**Collected data**:
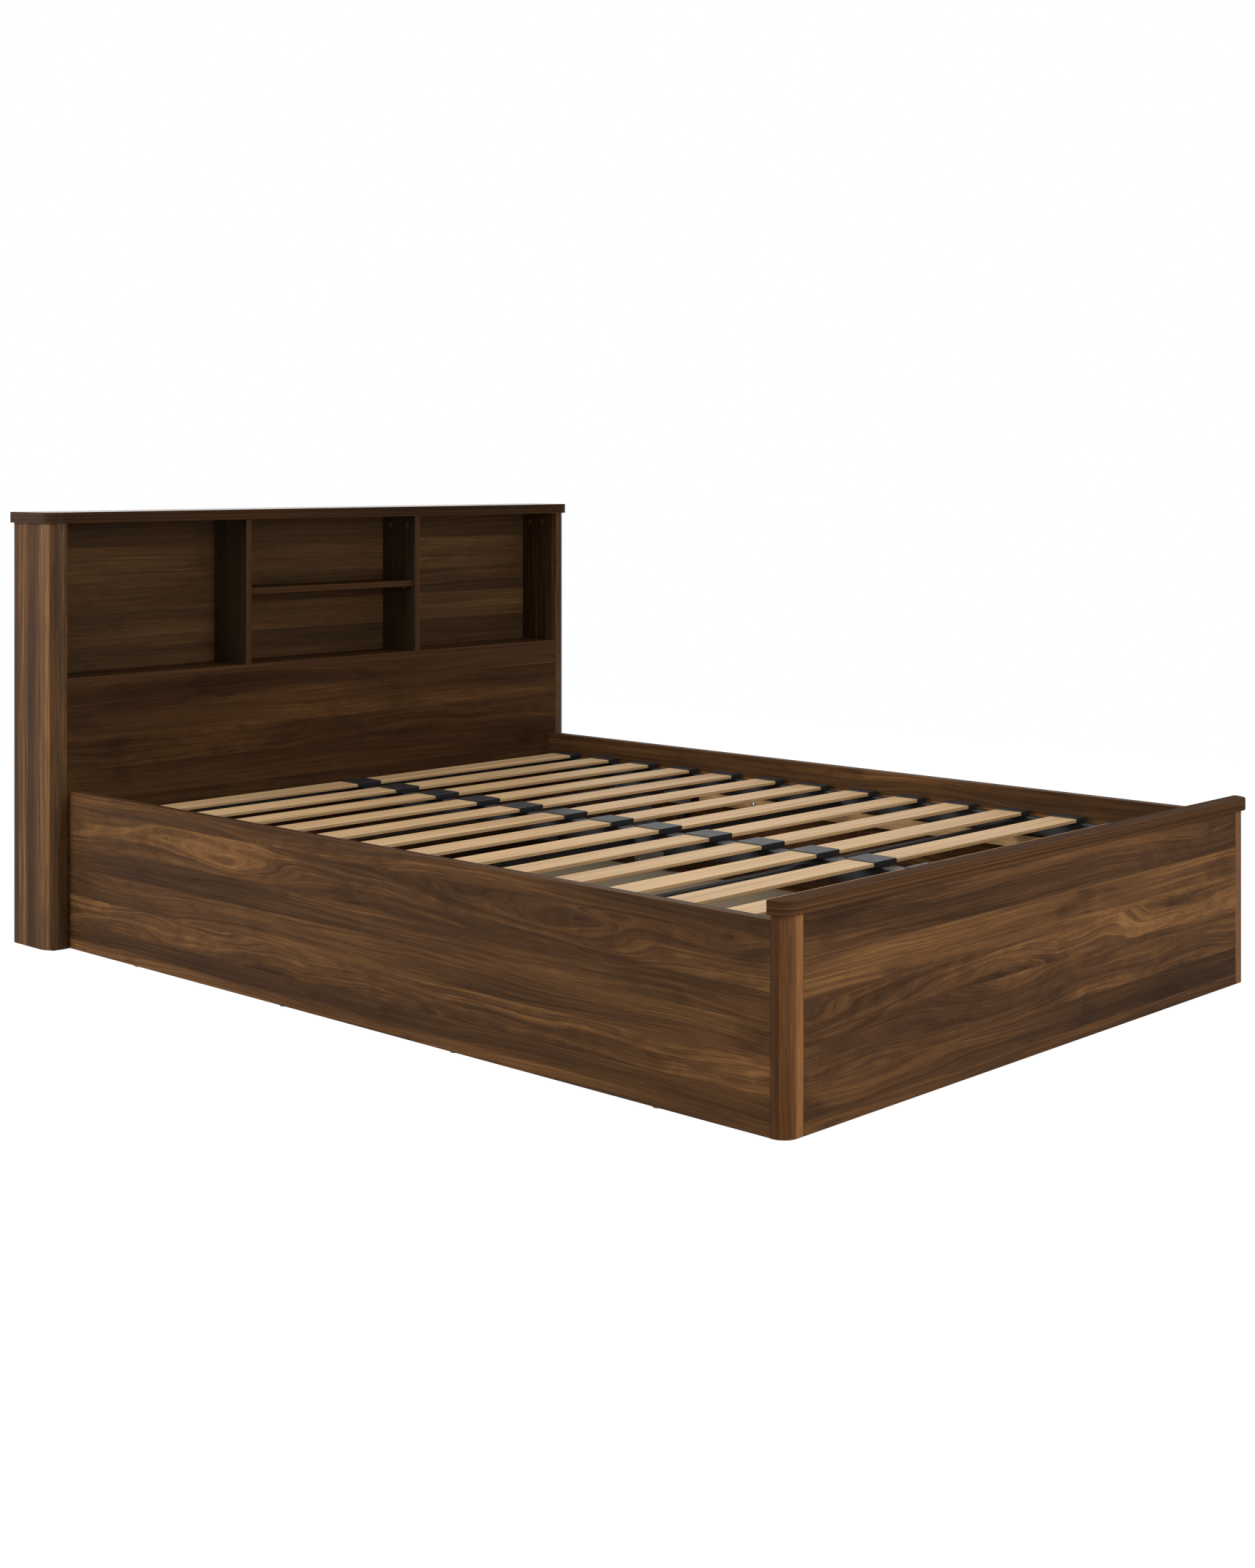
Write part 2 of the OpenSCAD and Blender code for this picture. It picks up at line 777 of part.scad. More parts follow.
module deck_centre_tube() {
  color(frame_black) along_y(y_deck_foot + tube_w, y_deck_head - tube_w)
    tube_outline([-centre_tube_w / 2, tube_z], [centre_tube_w / 2, tube_top]);
}

module deck_cross_bars() {
  color(frame_black) for (share = cross_bar_share, m = [0, 1]) mirror([m, 0, 0])
    along_x(-tube_in, -centre_tube_w / 2)
      tube_outline([y_deck_foot + share * deck_l - cross_bar / 2, tube_z],
                   [y_deck_foot + share * deck_l + cross_bar / 2, tube_z + cross_bar]);
}

// Plastic plugs in the open ends of the side tubes
module tube_end_plugs() {
  w = tube_wall;
  color(black_plastic) for (m = [0, 1]) mirror([m, 0, 0]) {
    for (end = [[y_deck_foot, -1], [y_deck_head, 1]]) {
      y_out = end[0] + end[1] * 2;
      along_y(min(end[0], y_out), max(end[0], y_out))
        round_rect([-tube_out, tube_z], [-tube_in, tube_top], 2 * w);
      y_plug = end[0] - end[1] * 15;
      along_y(min(end[0], y_plug), max(end[0], y_plug))
        round_rect([-tube_out + w, tube_z + w], [-tube_in - w, tube_top - w], w);
    }
  }
}

slat_y = [for (i = [0 : slat_rows - 1])
  y_deck_foot + slat_end_margin + slat_w / 2 + i * slat_pitch];

module slats_left() {
  color(pine) for (y = slat_y)
    along_x(-holder_out + holder_wall, -slat_mid_gap)
      round_rect([y - slat_w / 2, slat_top - slat_t], [y + slat_w / 2, slat_top], slat_r);
}

module slats_right() {
  mirrored() slats_left();
}

// Outline of a slat holder and of the pocket in it, in y and z
module holder_outline(y) {
  over = holder_wall + slat_play;
  round_rect([y - slat_w / 2 - over, tube_top], [y + slat_w / 2 + over, slat_top + over], slat_r);
}

module holder_pocket(y) {
  round_rect([y - slat_w / 2 - slat_play, slat_top - slat_t],
             [y + slat_w / 2 + slat_play, slat_top + slat_play], slat_r);
}

module slat_holders() {
  end = holder_out - holder_wall;
  color(black_plastic) for (y = slat_y) {
    for (m = [0, 1]) mirror([m, 0, 0]) difference() {
      along_x(-holder_out, -holder_out + holder_grip) holder_outline(y);
      along_x(-end, -holder_out + holder_grip + 1) holder_pocket(y);
    }
    difference() {
      along_x(-centre_holder_half, centre_holder_half) holder_outline(y);
      for (m = [0, 1]) mirror([m, 0, 0])
        along_x(-centre_holder_half - 1, -slat_mid_gap) holder_pocket(y);
    }
  }
}

// Steel arm under the left side tube, with the pivot bore and the upper strut stud
module lift_arm_left() {
  x0 = -rail_in + arm_out;
  arm_r = 20;
  shoulder = 6;
  boss_wall = 3;
  slot = [for (share = [0.32, 0.68]) pivot + share * (strut_high - pivot)];
  slot_r = 8;
  color(zinc) difference() {
    union() {
      along_x(x0, x0 + plate_t) {
        round_outline([pivot, strut_high], arm_r);
        translate([strut_high.x - arm_r + shoulder, z_pivot])
          square([strut_arm + 2 * (arm_r - shoulder), tube_z - z_pivot]);
      }
      rod_x(-rail_in + strut_mid + eye_w / 2 + open_pivot_gap, x0, strut_high,
            stud_d + 2 * boss_wall);
    }
    rod_x(x0, x0 + plate_t, pivot, pivot_d + 2 * bearing_gap);
    along_x(x0, x0 + plate_t) round_outline(slot, slot_r);
  }
}

module lift_arm_right() {
  mirrored() lift_arm_left();
}

// Bent rods at the foot that keep the mattress on the tilted deck
module mattress_stops() {
  y = y_deck_foot - stop_d / 2;
  bend = 20;
  start = 6;
  low = tube_z + start;
  high = slat_top + stop_rise - stop_d / 2;
  color(frame_black) for (s = [-1, 1]) translate([s * stop_x, y, 0]) {
    for (m = [0, 1]) mirror([m, 0, 0]) {
      translate([stop_w / 2, 0, low]) cylinder(d = stop_d, h = high - bend - low);
      translate([stop_w / 2 - bend, 0, high - bend]) rotate([90, 0, 0])
        rotate_extrude(angle = 90) translate([bend, 0]) circle(d = stop_d);
    }
    translate([-stop_w / 2 + bend, 0, high]) rotate([0, 90, 0])
      cylinder(d = stop_d, h = stop_w - 2 * bend);
  }
}

// Arched webbing loop on the foot tube
module pull_strap() {
  half = strap_span / 2;
  low = tube_z + 4;
  rise = slat_top + stop_rise - 4;
  bend_in = 8;
  color(webbing) along_y(y_deck_foot - strap_t, y_deck_foot) difference() {
    union() {
      translate([-half, low]) square([2 * half, rise - low - strap_w]);
      round_rect([-half, low], [half, rise], strap_w - 2);
    }
    round_rect([-half + strap_w, low - strap_w], [half - strap_w, rise - strap_w], bend_in);
  }
}

module strap_screws() {
  rise = 18;
  length = 6;
  color(zinc) for (s = [-1, 1])
    translate([s * (strap_span - strap_w) / 2, y_deck_foot - strap_t, tube_z + rise])
      rotate([90, 0, 0]) scale(0.8) screw(length);
}

// The left gas strut stands on its lower eye and leans towards the foot
module on_strut() {
  translate([-rail_in + strut_mid, strut_low.x, strut_low.y]) rotate([strut_tilt, 0, 0])
    children();
}

module strut_cylinder_left() {
  color(frame_black) on_strut() difference() {
    union() {
      rotate([0, 90, 0]) cylinder(d = eye_d, h = eye_w, center = true);
      translate([0, 0, neck_low]) cylinder(d = neck_d, h = body_start + 1 - neck_low);
      translate([0, 0, body_start]) cylinder(d = strut_d, h = body_end - body_start);
    }
    rotate([0, 90, 0]) cylinder(d = stud_d + 2 * bearing_gap, h = eye_w + 2, center = true);
    translate([0, 0, body_start + end_wall])
      cylinder(d = strut_d - 2 * strut_wall, h = body_end - guide_l - body_start - end_wall);
    translate([0, 0, body_end - guide_l - 1])
      cylinder(d = rod_d + 2 * bearing_gap, h = guide_l + 2);
  }
}

module strut_cylinder_right() {
  mirrored() strut_cylinder_left();
}

// Rod with its piston and its upper end fitting
module strut_rod_left() {
  start = body_start + end_wall + 1;
  color(zinc) on_strut() {
    translate([0, 0, start])
      cylinder(d = strut_d - 2 * strut_wall - 2 * piston_gap, h = piston_t);
    translate([0, 0, start]) cylinder(d = rod_d, h = neck_start - start + 1);
    translate([0, 0, neck_start]) cylinder(d = neck_d, h = rod_neck);
    translate([0, 0, strut_closed]) rotate([0, 90, 0])
      cylinder(d = rod_eye_d, h = eye_w, center = true);
  }
}

module strut_rod_right() {
  mirrored() strut_rod_left();
}

echo(pivot = pivot, strut_low = strut_low, strut_high = strut_high);
echo(strut_tilt = strut_tilt, closed = strut_closed, stroke = strut_stroke);

head_top_board();
head_post_left();
head_post_right();
head_side_left();
head_side_right();
head_divider_left();
head_divider_right();
head_mid_shelf();
shelf_pins();
head_compartment_floor();
head_front_panel();
head_back_panel();
head_bottom_board();
head_stiffeners();
cam_locks();
cam_covers();
side_rail_left();
side_rail_right();
foot_panel();
foot_post_left();
foot_post_right();
foot_cap();
side_ledger_left();
side_ledger_right();
foot_ledger();
floor_cleats();
centre_floor_beam();
floor_panels();
corner_brackets();
bracket_screws();
ledger_screws();
glide_feet();
rest_bumpers();
lift_plate_left();
lift_plate_right();
lift_plate_bolts();
pivot_pin_left();
pivot_pin_right();
strut_stud_left();
strut_stud_right();
deck_side_tube_left();
deck_side_tube_right();
deck_head_tube();
deck_foot_tube();
deck_centre_tube();
deck_cross_bars();
tube_end_plugs();
slats_left();
slats_right();
slat_holders();
lift_arm_left();
lift_arm_right();
mattress_stops();
pull_strap();
strap_screws();
strut_cylinder_left();
strut_cylinder_right();
strut_rod_left();
strut_rod_right();
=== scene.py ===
"""Finishes, small parts and stage for a storage bed frame with a bookcase headboard."""

import math

import bpy
from bpy.props import FloatProperty, FloatVectorProperty, PointerProperty
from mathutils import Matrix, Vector


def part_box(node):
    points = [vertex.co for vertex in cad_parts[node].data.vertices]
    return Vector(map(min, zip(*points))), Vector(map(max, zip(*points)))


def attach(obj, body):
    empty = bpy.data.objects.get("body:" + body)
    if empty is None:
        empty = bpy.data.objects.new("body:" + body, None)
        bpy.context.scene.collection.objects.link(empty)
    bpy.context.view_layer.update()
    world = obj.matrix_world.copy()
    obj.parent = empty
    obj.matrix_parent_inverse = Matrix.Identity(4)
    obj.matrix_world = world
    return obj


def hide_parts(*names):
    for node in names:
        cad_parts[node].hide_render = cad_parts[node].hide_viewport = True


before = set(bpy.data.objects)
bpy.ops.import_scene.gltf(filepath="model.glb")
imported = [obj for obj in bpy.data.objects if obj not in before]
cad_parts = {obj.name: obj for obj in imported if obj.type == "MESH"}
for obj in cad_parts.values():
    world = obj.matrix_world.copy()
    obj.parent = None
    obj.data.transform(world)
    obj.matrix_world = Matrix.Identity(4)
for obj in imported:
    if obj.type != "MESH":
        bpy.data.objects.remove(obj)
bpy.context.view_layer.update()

bl_info = {
    "name": "Storage bed frame",
    "version": (1, 0, 0),
    "blender": (4, 5, 0),
    "location": "3D View > Sidebar > Bed",
    "description": "Finishes, small parts and stage for a storage bed frame",
    "category": "Object",
}


def shade(red, green, blue):
    """A display colour from 0 to 255 as Blender's linear colour."""
    return tuple(
        c / 12.92 if c <= 0.04045 else ((c + 0.055) / 1.055) ** 2.4
        for c in (red / 255, green / 255, blue / 255)
    )


def colour(name, description, *value):
    """A colour property with its default as a display colour."""
    return FloatVectorProperty(
        name=name, description=description, subtype="COLOR", size=3, min=0, max=1,
        default=shade(*value)
    )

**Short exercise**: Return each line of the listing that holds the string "empty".

**Output**:
    empty = bpy.data.objects.get("body:" + body)
    if empty is None:
        empty = bpy.data.objects.new("body:" + body, None)
        bpy.context.scene.collection.objects.link(empty)
    obj.parent = empty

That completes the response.